Consecuente con la clase que representaba, ya
vimos que Rousseau (1712—1778) no pensó para nada en la educación de las masas
sino en la educación de un individuo suficientemente acomodado como para
permitirse el lujo de costear un preceptor. Su Emilio es, un efecto, un joven
rico, que vive de sus rentas y que no da un solo paso sin que lo acompañe su maestro.
Hijo de un peluquero, Basedow había sido
preceptor en su juventud del hijo de un gran señor. Pero deseoso de aplicar en mayor
escala las ideas de Rousseau, consiguió del príncipe Leopoldo Federico, la
ayuda necesaria para fundar un instituto, su famoso Filantrópino (1774). El fin
de la educación consistía, según él, en formar “ciudadanos del mundo y en prepararlos
a una existencia útil y feliz”. ¿Cómo se preparaban esos “ciudadanos del
mundo”? Es lo que vamos a escuchar del mismo Basedow. Distinguía, ante
todo, dos tipos de escuelas: una, para los pobres; otra para los hijos de los
más eminentes ciudadanos. “Sin inconvenientes se pueden separar las escuelas grandes
(populares) de las pequeñas (para ricos y clases medias) porque es muy grande
la diferencia de hábitos y de condición entre las clases a las cuales van
destinadas. Los hijos de las clases superiores deben y pueden comenzar temprano
su instrucción, y como deben ir más lejos que los otros están obligados a
estudiar más... Los niños de las grandes escuelas (populares) deben en cambio,
en conformidad con el objeto de su instrucción, disponer por lo menos la mitad
de su tiempo para los trabajos manuales, para que no se vuelvan torpes en una
actividad que no es tan necesaria sino por motivos de salud”. En las “grandes
escuelas”, dice después, los maestros deben enseñar no sólo a leer, escribir y
contar, sino también los deberes propios de las clases populares”. Pero como en
esas escuelas un solo maestro debía atender a la instrucción de numerosos
escolares de edades muy distintas, y surgían por lo tanto graves dificultades
de orden técnico, Basedow se consolaba con estas palabras sencillas y
tremendas: “Por fortuna, los niños del pueblo necesitan una instrucción menor que
los demás y deben dedicar la mitad de su día a los trabajos manuales.” Me
parece que no se necesita mucho más para comprender en cuál de las escuelas se
podían formar los “ciudadanos del mundo”: mientras en las escuelas populares la
instrucción, “por fortuna”, debía ser exigua; en las otras por el contrario, se
castigaban los vicios o los defectos, “transformando una hora de estudios en una hora de trabajo
manual”.
Filangieri (1752—1788), ¿no se expresaba en
forma parecida?
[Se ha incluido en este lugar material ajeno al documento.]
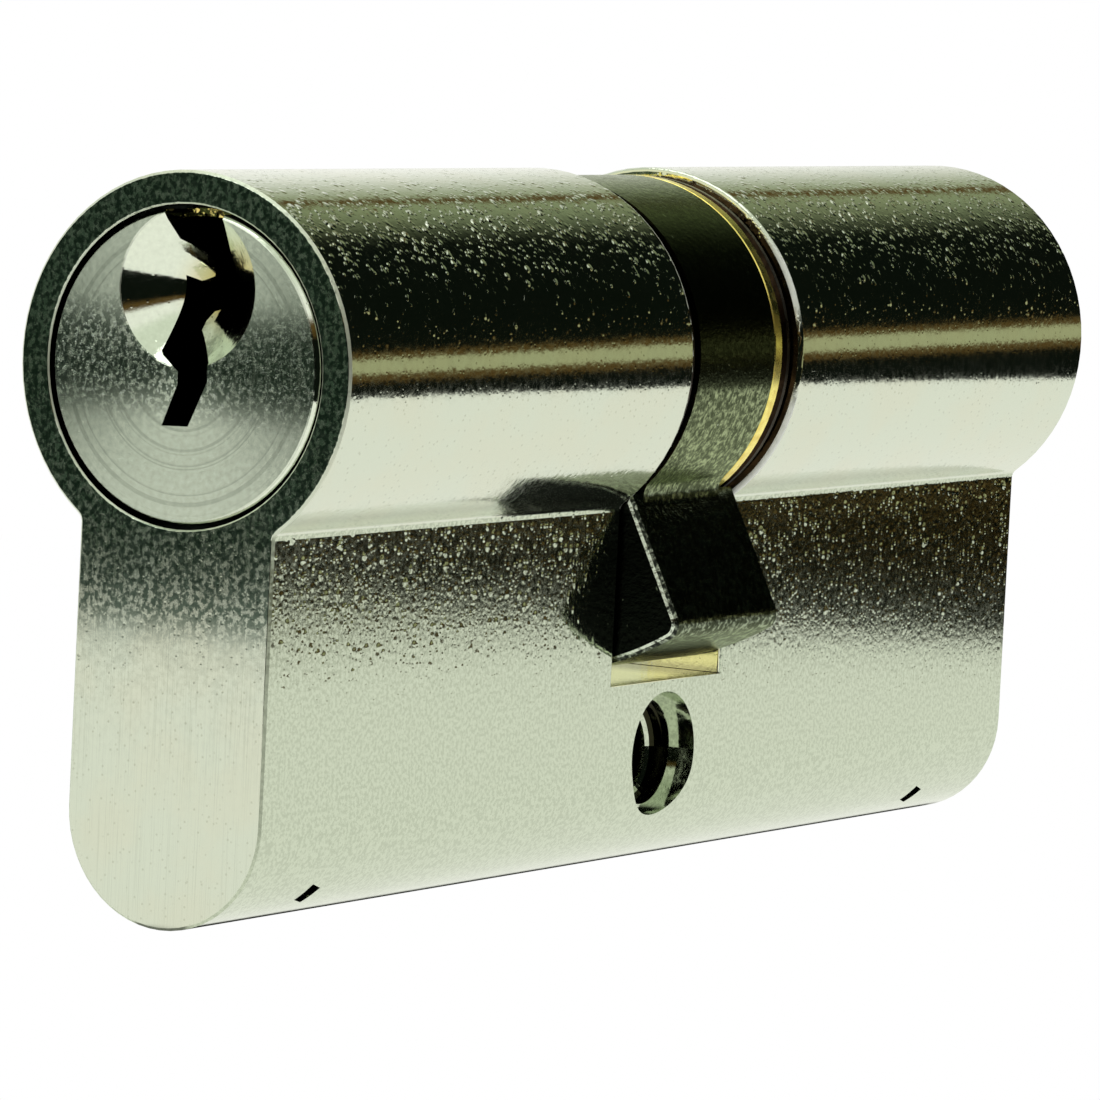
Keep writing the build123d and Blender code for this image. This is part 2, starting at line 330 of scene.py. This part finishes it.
def nickel_body():
    """Nickel plate over brass: pits and ripples outside, drawn lines on the ends, bare brass in the bore.

    The dark parts of the web and the ends are painted shade, and the slot's white rims are painted highlights. The
    gap round the plug, the stake marks, the thread and part of the slot floor are also darkened with painted
    shade.
    """
    s = Shader("nickel_body")
    out_x = s.size_of(s.x)
    end = s.above(out_x, HALF - TOLERANCE)
    below_barrel = s.below(s.z, WEB_TOP)
    in_slot = s.times(s.below(out_x, SLOT_HALF + TOLERANCE), s.above(s.z, SLOT_FLOOR - TOLERANCE))
    in_bore = s.below(s.radius(), MOUTH_R - 0.2 * MM)

    ripple = s.noise_at((0.3 * MM, 0.26 * MM, 0.26 * MM), 2.0, 0.5)
    pit = s.ramp(s.cells(s.scaled(s.place, (0.42 * MM, 0.34 * MM, 0.34 * MM))), 0.06, 0.24)
    patch = s.ramp(s.noise_at((4 * MM, 3 * MM, 3 * MM), 3.0), 0.35, 0.7)
    speck = s.ramp(s.noise_at((0.2 * MM, 0.2 * MM, 0.2 * MM), 2.0, 0.6), 0.42, 0.6)
    drawn = s.noise_at((1.0, 0.06 * MM, 6 * MM), 2.0, 0.6)
    fine = s.noise_at((1.0, 0.3 * MM, 5 * MM), 3.0, 0.6)
    blotch = s.noise_at((1.0, 0.26 * MM, 0.28 * MM), 2.0, 0.6)
    normal = body_skin(s, end, below_barrel, ripple, pit, s.math("ADD", drawn, fine))
    s.put(normal, s.bsdf.inputs["Normal"])

    plate = s.mix(patch, NICKEL, NICKEL_WARM)
    plate = s.mix(s.times(s.math("SUBTRACT", 1.0, pit), 0.3), plate, NICKEL_PIT)
    web = s.times(s.math("SUBTRACT", 1.0, end), below_barrel)
    plate = s.mix(web, plate, s.mix(s.times(speck, 0.35), NICKEL_WEB, WEB_SPECK))
    # Painted shade: a dark band along the upper web, just under the barrel.
    painted_web_shade = s.times(
        web,
        s.ramp(s.z, AXIS_Z - 14 * MM, AXIS_Z - 9.5 * MM, 0.0, 0.85),
        s.ramp(s.z, AXIS_Z - 8.8 * MM, AXIS_Z - 7.8 * MM, 1.0, 0.15),
        s.ramp(speck, 0.0, 1.0, 0.35, 1.0),
    )
    plate = s.mix(painted_web_shade, plate, WEB_PAINTED_SHADE)
    # Painted shade: mottled dark over the end faces above the foot.
    mottle = s.ramp(s.math("ADD", s.times(blotch, 0.8), s.times(fine, 0.2)), 0.42, 0.56)
    painted_end_shade = s.times(end, s.ramp(s.z, AXIS_Z - 12.3 * MM, AXIS_Z - 10.3 * MM), mottle, 0.92)
    plate = s.mix(painted_end_shade, plate, END_PAINTED_SHADE)
    plate = s.mix(s.times(end, s.ramp(drawn, 0.5, 0.68), 0.18), plate, DRAWN_LINE)
    # Painted shade: the gap between the bore's mouth and the plug is black.
    past_mouth = s.math("SUBTRACT", s.radius(), MOUTH_R)
    in_gap = s.times(
        s.below(past_mouth, TOLERANCE),
        s.above(past_mouth, -0.3 * MM),
        s.below(out_x, HALF - 0.1 * MM),
    )
    plate = s.mix(in_gap, plate, PAINTED_SHADE_BLACK)
    # Painted shade: the stake marks' recesses are dark, in blotches.
    plate = s.mix(s.times(stake_marks(s, out_x), s.ramp(blotch, 0.34, 0.44)), plate, RECESS_PAINTED_SHADE)

    raw = s.mix(s.noise_at((0.4 * MM, 0.4 * MM, 0.4 * MM), 3.0), BRASS_DULL, BRASS)
    # Painted shade: the slot floor darkens towards +x.
    painted_slot_shade = s.times(s.ramp(s.x, 1.2 * MM, 4.0 * MM), s.below(s.z, SLOT_FLOOR + TOLERANCE))
    colour = s.mix(in_slot, plate, s.mix(painted_slot_shade, SLOT_BRASS, SLOT_PAINTED_SHADE))
    colour = s.mix(in_bore, colour, raw)
    # Painted shade: the thread's flanks and roots between the crests are black.
    from_screw = s.hypot(s.x, s.z)
    thread_roots = s.times(
        s.above(from_screw, 2.28 * MM),
        s.below(from_screw, 2.6 * MM),
        s.below(s.size_of(s.y), WEB_HALF - SCREW_ENTRY_DEPTH - 0.05 * MM),
    )
    colour = s.mix(thread_roots, colour, THREAD_PAINTED_SHADE)
    # Painted highlight: the slot's rims are white, not metal, and rougher.
    painted_rim_highlight = slot_rim_highlights(s, out_x)
    s.put(s.mix(painted_rim_highlight, colour, PAINTED_EDGE_HIGHLIGHT), s.bsdf.inputs["Base Color"])
    s.put(s.math("SUBTRACT", 1.0, painted_rim_highlight), s.bsdf.inputs["Metallic"])
    chamfer = s.math("SUBTRACT", s.above(out_x, HALF - END_CHAMFER), end)
    rough_edge = s.math("MAXIMUM", chamfer, painted_rim_highlight)
    satin = s.ramp(ripple, 0.3, 0.7, 0.07, 0.13)
    s.put(s.math("MULTIPLY_ADD", rough_edge, 0.4, satin), s.bsdf.inputs["Roughness"])
    return s.material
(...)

En su Ciencia de la legislación puede leerse, en efecto: “El
agricultor, el herrero, etc., no necesitan más que una instrucción fácil y
breve para adquirir aquellas nociones que son necesarias para su conducta civil
y asegurar los progresos de su arte. No podría decirse lo mismo de los hombres
destinados a servir a la sociedad con sus talentos. ¡Qué diferencia entre el
tiempo que necesita la instrucción de los unos y el que requiere la instrucción
de los otros!” “La educación pública —decía en otra ocasión— exige para ser
universal que todos los individuos de la sociedad participen en la educación, pero
cada uno según las circunstancias y su destino. Así el colono debe ser
instruido para ser colono y no para ser magistrado. Así el artesano debe
recibir en la infancia la instrucción que pueda alejarlo del vicio, conducirlo
a la virtud, el amor de la patria, al respeto de las leyes y a facilitarle los
progresos de su arte, pero no la que necesita para dirigir la patria y
administrar el gobierno. La educación pública, en resumen, para ser universal,
requiere que todas las clases tengan la misma parte.”